▸ **Task prompt**
Set down the material below in full, matching it exactly.

· · · ·

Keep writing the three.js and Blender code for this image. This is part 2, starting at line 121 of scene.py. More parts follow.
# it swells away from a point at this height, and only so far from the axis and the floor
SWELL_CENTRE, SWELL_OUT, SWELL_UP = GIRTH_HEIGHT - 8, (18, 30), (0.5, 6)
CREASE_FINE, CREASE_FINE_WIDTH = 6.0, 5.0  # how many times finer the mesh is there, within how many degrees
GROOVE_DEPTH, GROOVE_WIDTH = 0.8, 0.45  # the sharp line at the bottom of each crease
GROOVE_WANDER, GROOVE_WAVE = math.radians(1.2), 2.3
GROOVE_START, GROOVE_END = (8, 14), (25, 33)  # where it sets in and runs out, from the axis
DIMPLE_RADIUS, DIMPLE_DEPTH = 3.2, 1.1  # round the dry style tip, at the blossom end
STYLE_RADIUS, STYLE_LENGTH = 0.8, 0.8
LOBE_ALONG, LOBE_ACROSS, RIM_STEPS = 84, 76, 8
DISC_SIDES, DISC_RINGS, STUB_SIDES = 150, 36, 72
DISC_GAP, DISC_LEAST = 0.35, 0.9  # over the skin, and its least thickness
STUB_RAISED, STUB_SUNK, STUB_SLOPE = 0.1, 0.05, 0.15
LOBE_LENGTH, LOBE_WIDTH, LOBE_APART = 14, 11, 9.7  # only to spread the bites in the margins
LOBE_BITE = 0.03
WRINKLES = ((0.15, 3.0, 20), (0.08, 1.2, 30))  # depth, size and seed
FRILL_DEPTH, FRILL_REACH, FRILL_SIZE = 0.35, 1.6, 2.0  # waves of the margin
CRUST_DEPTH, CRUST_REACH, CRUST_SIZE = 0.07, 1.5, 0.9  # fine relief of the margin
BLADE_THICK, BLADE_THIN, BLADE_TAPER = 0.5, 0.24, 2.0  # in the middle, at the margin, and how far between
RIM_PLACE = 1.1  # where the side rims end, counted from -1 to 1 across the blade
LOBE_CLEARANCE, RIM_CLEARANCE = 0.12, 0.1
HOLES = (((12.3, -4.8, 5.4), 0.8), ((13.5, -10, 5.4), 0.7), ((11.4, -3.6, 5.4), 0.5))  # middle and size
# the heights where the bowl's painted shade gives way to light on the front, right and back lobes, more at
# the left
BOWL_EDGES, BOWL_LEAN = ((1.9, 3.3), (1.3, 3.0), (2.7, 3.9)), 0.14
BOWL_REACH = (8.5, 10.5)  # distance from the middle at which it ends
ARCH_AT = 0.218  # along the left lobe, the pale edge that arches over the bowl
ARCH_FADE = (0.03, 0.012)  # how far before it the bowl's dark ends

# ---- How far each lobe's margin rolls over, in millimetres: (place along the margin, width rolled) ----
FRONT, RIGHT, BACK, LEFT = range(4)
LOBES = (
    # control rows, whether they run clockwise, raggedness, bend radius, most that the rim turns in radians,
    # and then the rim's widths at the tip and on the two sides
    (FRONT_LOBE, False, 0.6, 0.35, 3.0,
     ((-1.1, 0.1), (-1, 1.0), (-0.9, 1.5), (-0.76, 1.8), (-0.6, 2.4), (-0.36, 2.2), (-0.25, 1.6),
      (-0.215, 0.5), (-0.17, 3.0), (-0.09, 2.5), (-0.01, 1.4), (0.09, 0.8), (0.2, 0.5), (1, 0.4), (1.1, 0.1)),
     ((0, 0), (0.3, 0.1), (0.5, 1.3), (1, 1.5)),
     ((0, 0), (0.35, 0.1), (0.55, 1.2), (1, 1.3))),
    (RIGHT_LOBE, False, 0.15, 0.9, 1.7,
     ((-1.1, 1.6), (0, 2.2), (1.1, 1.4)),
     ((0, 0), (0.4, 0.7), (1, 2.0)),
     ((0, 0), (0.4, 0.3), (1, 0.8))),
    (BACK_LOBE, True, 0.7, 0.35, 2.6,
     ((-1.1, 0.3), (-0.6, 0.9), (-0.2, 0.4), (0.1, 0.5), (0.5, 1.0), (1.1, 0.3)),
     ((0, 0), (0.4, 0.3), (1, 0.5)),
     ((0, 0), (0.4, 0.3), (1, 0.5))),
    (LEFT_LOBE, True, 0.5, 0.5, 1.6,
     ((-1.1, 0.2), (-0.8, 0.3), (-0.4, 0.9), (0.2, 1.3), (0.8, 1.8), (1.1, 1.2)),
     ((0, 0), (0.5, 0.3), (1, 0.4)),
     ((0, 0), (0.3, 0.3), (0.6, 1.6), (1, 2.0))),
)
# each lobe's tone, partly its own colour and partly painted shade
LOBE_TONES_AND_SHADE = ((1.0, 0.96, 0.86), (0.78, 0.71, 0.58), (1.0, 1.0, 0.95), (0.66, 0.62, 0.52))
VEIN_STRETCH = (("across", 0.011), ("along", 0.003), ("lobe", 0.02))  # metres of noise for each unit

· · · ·

▸ **Reply to the exercise**
Keep writing the three.js and Blender code for this image. This is part 2, starting at line 121 of scene.py. More parts follow.
# it swells away from a point at this height, and only so far from the axis and the floor
SWELL_CENTRE, SWELL_OUT, SWELL_UP = GIRTH_HEIGHT - 8, (18, 30), (0.5, 6)
CREASE_FINE, CREASE_FINE_WIDTH = 6.0, 5.0  # how many times finer the mesh is there, within how many degrees
GROOVE_DEPTH, GROOVE_WIDTH = 0.8, 0.45  # the sharp line at the bottom of each crease
GROOVE_WANDER, GROOVE_WAVE = math.radians(1.2), 2.3
GROOVE_START, GROOVE_END = (8, 14), (25, 33)  # where it sets in and runs out, from the axis
DIMPLE_RADIUS, DIMPLE_DEPTH = 3.2, 1.1  # round the dry style tip, at the blossom end
STYLE_RADIUS, STYLE_LENGTH = 0.8, 0.8
LOBE_ALONG, LOBE_ACROSS, RIM_STEPS = 84, 76, 8
DISC_SIDES, DISC_RINGS, STUB_SIDES = 150, 36, 72
DISC_GAP, DISC_LEAST = 0.35, 0.9  # over the skin, and its least thickness
STUB_RAISED, STUB_SUNK, STUB_SLOPE = 0.1, 0.05, 0.15
LOBE_LENGTH, LOBE_WIDTH, LOBE_APART = 14, 11, 9.7  # only to spread the bites in the margins
LOBE_BITE = 0.03
WRINKLES = ((0.15, 3.0, 20), (0.08, 1.2, 30))  # depth, size and seed
FRILL_DEPTH, FRILL_REACH, FRILL_SIZE = 0.35, 1.6, 2.0  # waves of the margin
CRUST_DEPTH, CRUST_REACH, CRUST_SIZE = 0.07, 1.5, 0.9  # fine relief of the margin
BLADE_THICK, BLADE_THIN, BLADE_TAPER = 0.5, 0.24, 2.0  # in the middle, at the margin, and how far between
RIM_PLACE = 1.1  # where the side rims end, counted from -1 to 1 across the blade
LOBE_CLEARANCE, RIM_CLEARANCE = 0.12, 0.1
HOLES = (((12.3, -4.8, 5.4), 0.8), ((13.5, -10, 5.4), 0.7), ((11.4, -3.6, 5.4), 0.5))  # middle and size
# the heights where the bowl's painted shade gives way to light on the front, right and back lobes, more at
# the left
BOWL_EDGES, BOWL_LEAN = ((1.9, 3.3), (1.3, 3.0), (2.7, 3.9)), 0.14
BOWL_REACH = (8.5, 10.5)  # distance from the middle at which it ends
ARCH_AT = 0.218  # along the left lobe, the pale edge that arches over the bowl
ARCH_FADE = (0.03, 0.012)  # how far before it the bowl's dark ends

# ---- How far each lobe's margin rolls over, in millimetres: (place along the margin, width rolled) ----
FRONT, RIGHT, BACK, LEFT = range(4)
LOBES = (
    # control rows, whether they run clockwise, raggedness, bend radius, most that the rim turns in radians,
    # and then the rim's widths at the tip and on the two sides
    (FRONT_LOBE, False, 0.6, 0.35, 3.0,
     ((-1.1, 0.1), (-1, 1.0), (-0.9, 1.5), (-0.76, 1.8), (-0.6, 2.4), (-0.36, 2.2), (-0.25, 1.6),
      (-0.215, 0.5), (-0.17, 3.0), (-0.09, 2.5), (-0.01, 1.4), (0.09, 0.8), (0.2, 0.5), (1, 0.4), (1.1, 0.1)),
     ((0, 0), (0.3, 0.1), (0.5, 1.3), (1, 1.5)),
     ((0, 0), (0.35, 0.1), (0.55, 1.2), (1, 1.3))),
    (RIGHT_LOBE, False, 0.15, 0.9, 1.7,
     ((-1.1, 1.6), (0, 2.2), (1.1, 1.4)),
     ((0, 0), (0.4, 0.7), (1, 2.0)),
     ((0, 0), (0.4, 0.3), (1, 0.8))),
    (BACK_LOBE, True, 0.7, 0.35, 2.6,
     ((-1.1, 0.3), (-0.6, 0.9), (-0.2, 0.4), (0.1, 0.5), (0.5, 1.0), (1.1, 0.3)),
     ((0, 0), (0.4, 0.3), (1, 0.5)),
     ((0, 0), (0.4, 0.3), (1, 0.5))),
    (LEFT_LOBE, True, 0.5, 0.5, 1.6,
     ((-1.1, 0.2), (-0.8, 0.3), (-0.4, 0.9), (0.2, 1.3), (0.8, 1.8), (1.1, 1.2)),
     ((0, 0), (0.5, 0.3), (1, 0.4)),
     ((0, 0), (0.3, 0.3), (0.6, 1.6), (1, 2.0))),
)
# each lobe's tone, partly its own colour and partly painted shade
LOBE_TONES_AND_SHADE = ((1.0, 0.96, 0.86), (0.78, 0.71, 0.58), (1.0, 1.0, 0.95), (0.66, 0.62, 0.52))
VEIN_STRETCH = (("across", 0.011), ("along", 0.003), ("lobe", 0.02))  # metres of noise for each unit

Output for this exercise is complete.